### Raw data
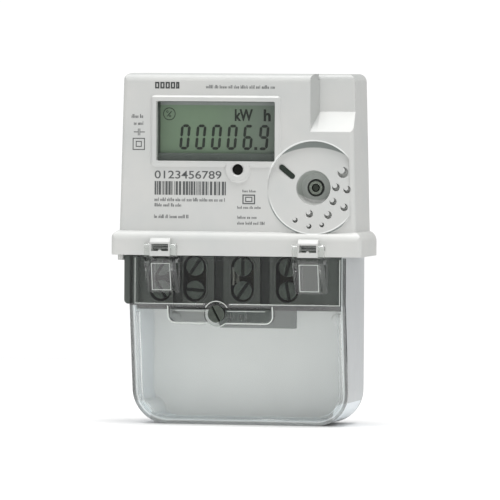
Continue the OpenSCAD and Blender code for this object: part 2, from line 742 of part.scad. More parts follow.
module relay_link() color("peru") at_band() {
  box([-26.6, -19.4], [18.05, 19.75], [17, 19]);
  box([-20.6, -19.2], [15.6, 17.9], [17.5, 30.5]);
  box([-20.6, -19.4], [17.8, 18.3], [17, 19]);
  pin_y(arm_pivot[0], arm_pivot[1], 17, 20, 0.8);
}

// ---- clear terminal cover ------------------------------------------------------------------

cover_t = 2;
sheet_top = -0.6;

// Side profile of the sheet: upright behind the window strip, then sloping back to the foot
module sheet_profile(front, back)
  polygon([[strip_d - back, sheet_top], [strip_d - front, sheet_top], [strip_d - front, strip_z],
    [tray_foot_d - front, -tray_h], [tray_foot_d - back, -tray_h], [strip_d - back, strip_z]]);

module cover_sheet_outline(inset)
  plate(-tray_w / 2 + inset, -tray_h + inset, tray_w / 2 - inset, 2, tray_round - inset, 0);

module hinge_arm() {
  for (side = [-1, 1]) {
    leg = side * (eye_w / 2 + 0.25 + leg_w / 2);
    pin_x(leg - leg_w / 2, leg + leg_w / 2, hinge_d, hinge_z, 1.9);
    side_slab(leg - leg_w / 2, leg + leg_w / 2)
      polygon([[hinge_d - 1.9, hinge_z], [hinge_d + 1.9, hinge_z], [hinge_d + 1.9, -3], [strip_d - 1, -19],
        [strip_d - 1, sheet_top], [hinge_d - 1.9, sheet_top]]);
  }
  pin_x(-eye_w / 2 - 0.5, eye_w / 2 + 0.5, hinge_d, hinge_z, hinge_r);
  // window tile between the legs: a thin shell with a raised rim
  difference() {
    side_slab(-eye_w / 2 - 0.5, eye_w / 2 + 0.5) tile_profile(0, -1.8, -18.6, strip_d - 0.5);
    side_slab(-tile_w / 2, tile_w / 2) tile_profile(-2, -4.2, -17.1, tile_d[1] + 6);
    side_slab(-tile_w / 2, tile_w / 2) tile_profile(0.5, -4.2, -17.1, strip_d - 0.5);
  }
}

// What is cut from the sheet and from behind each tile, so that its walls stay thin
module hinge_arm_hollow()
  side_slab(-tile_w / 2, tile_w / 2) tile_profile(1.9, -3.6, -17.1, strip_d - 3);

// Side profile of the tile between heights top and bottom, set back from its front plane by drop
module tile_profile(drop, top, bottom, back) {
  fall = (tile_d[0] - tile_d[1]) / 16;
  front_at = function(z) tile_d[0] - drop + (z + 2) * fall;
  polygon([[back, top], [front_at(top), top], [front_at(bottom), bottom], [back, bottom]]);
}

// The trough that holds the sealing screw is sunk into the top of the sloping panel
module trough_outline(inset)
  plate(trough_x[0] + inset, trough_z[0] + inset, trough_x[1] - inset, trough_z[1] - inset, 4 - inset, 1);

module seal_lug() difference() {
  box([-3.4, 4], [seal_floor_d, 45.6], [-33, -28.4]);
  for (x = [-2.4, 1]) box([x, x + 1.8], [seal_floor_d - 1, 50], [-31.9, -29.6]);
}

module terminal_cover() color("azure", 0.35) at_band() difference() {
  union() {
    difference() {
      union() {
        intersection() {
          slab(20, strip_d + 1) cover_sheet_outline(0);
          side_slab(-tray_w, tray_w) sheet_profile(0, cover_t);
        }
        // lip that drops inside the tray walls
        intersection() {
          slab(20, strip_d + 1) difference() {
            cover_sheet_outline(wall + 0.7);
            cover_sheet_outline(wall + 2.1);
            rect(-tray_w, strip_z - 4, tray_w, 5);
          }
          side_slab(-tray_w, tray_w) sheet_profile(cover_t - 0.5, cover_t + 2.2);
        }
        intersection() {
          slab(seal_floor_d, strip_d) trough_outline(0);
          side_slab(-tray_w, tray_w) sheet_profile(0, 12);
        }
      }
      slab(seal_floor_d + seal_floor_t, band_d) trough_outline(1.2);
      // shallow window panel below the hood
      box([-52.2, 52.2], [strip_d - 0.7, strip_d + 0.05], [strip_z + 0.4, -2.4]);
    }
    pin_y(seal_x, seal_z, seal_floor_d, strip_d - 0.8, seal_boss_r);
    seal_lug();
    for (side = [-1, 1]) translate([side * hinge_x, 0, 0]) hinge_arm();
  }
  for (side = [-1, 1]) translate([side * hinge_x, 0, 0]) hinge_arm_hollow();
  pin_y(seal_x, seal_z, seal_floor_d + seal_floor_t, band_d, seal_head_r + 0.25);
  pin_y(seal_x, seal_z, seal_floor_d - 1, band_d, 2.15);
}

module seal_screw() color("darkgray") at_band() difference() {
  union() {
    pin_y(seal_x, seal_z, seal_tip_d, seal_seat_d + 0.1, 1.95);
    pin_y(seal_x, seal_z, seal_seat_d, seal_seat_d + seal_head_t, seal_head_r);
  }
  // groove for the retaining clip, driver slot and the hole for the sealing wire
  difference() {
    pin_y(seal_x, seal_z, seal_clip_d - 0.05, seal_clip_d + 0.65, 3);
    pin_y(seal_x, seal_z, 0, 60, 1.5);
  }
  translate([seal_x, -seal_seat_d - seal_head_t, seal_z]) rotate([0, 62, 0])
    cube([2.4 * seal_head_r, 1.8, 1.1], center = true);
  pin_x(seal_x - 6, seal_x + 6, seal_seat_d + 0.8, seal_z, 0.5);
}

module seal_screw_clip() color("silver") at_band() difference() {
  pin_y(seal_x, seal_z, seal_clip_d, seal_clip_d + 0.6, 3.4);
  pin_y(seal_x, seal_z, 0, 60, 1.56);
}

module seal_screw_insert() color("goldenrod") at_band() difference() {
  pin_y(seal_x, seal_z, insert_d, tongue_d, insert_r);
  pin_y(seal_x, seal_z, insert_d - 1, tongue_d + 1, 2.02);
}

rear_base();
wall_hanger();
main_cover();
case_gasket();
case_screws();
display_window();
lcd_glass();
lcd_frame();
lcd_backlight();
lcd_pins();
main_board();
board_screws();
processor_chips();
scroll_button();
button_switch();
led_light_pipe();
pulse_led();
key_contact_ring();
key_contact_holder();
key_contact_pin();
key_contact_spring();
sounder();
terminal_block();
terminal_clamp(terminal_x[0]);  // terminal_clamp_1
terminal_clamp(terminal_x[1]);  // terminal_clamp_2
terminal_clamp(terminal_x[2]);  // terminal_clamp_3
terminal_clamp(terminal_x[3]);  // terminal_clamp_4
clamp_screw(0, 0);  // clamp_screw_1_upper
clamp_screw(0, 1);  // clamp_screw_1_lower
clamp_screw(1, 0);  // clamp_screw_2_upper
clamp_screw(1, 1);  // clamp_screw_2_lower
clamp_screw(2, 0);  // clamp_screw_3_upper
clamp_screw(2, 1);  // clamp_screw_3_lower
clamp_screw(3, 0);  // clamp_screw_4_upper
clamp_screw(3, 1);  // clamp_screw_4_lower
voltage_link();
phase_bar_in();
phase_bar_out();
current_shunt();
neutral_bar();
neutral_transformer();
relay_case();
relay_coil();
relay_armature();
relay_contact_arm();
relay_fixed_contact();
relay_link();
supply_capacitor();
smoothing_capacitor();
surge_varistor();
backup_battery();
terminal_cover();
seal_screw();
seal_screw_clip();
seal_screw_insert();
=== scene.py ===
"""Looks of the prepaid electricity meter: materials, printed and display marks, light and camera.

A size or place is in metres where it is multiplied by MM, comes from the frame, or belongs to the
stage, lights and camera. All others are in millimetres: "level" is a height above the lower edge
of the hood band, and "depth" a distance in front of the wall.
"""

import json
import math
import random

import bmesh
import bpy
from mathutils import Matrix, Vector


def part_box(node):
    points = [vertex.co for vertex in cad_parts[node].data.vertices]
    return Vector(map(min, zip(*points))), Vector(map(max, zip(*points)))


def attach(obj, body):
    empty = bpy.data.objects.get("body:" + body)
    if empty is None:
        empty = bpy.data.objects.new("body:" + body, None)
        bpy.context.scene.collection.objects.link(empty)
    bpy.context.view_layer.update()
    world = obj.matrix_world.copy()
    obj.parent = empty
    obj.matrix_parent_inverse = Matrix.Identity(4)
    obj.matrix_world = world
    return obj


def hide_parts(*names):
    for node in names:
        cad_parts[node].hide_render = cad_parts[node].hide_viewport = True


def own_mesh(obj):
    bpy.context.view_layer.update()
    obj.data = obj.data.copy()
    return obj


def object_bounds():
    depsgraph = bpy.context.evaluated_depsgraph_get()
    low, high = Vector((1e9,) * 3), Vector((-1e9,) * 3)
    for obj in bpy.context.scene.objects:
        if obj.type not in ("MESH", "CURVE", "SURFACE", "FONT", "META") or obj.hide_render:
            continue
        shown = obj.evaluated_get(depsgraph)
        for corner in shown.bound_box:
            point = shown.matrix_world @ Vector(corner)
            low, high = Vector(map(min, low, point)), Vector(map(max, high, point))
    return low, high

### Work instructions
Start at the line with "relay_coil();" and stop after the line with "low, high = Vector((1e9,)". Repeat exactly the lines in that range.

### Exercise solution
relay_coil();
relay_armature();
relay_contact_arm();
relay_fixed_contact();
relay_link();
supply_capacitor();
smoothing_capacitor();
surge_varistor();
backup_battery();
terminal_cover();
seal_screw();
seal_screw_clip();
seal_screw_insert();
=== scene.py ===
"""Looks of the prepaid electricity meter: materials, printed and display marks, light and camera.

A size or place is in metres where it is multiplied by MM, comes from the frame, or belongs to the
stage, lights and camera. All others are in millimetres: "level" is a height above the lower edge
of the hood band, and "depth" a distance in front of the wall.
"""

import json
import math
import random

import bmesh
import bpy
from mathutils import Matrix, Vector


def part_box(node):
    points = [vertex.co for vertex in cad_parts[node].data.vertices]
    return Vector(map(min, zip(*points))), Vector(map(max, zip(*points)))


def attach(obj, body):
    empty = bpy.data.objects.get("body:" + body)
    if empty is None:
        empty = bpy.data.objects.new("body:" + body, None)
        bpy.context.scene.collection.objects.link(empty)
    bpy.context.view_layer.update()
    world = obj.matrix_world.copy()
    obj.parent = empty
    obj.matrix_parent_inverse = Matrix.Identity(4)
    obj.matrix_world = world
    return obj


def hide_parts(*names):
    for node in names:
        cad_parts[node].hide_render = cad_parts[node].hide_viewport = True


def own_mesh(obj):
    bpy.context.view_layer.update()
    obj.data = obj.data.copy()
    return obj


def object_bounds():
    depsgraph = bpy.context.evaluated_depsgraph_get()
    low, high = Vector((1e9,) * 3), Vector((-1e9,) * 3)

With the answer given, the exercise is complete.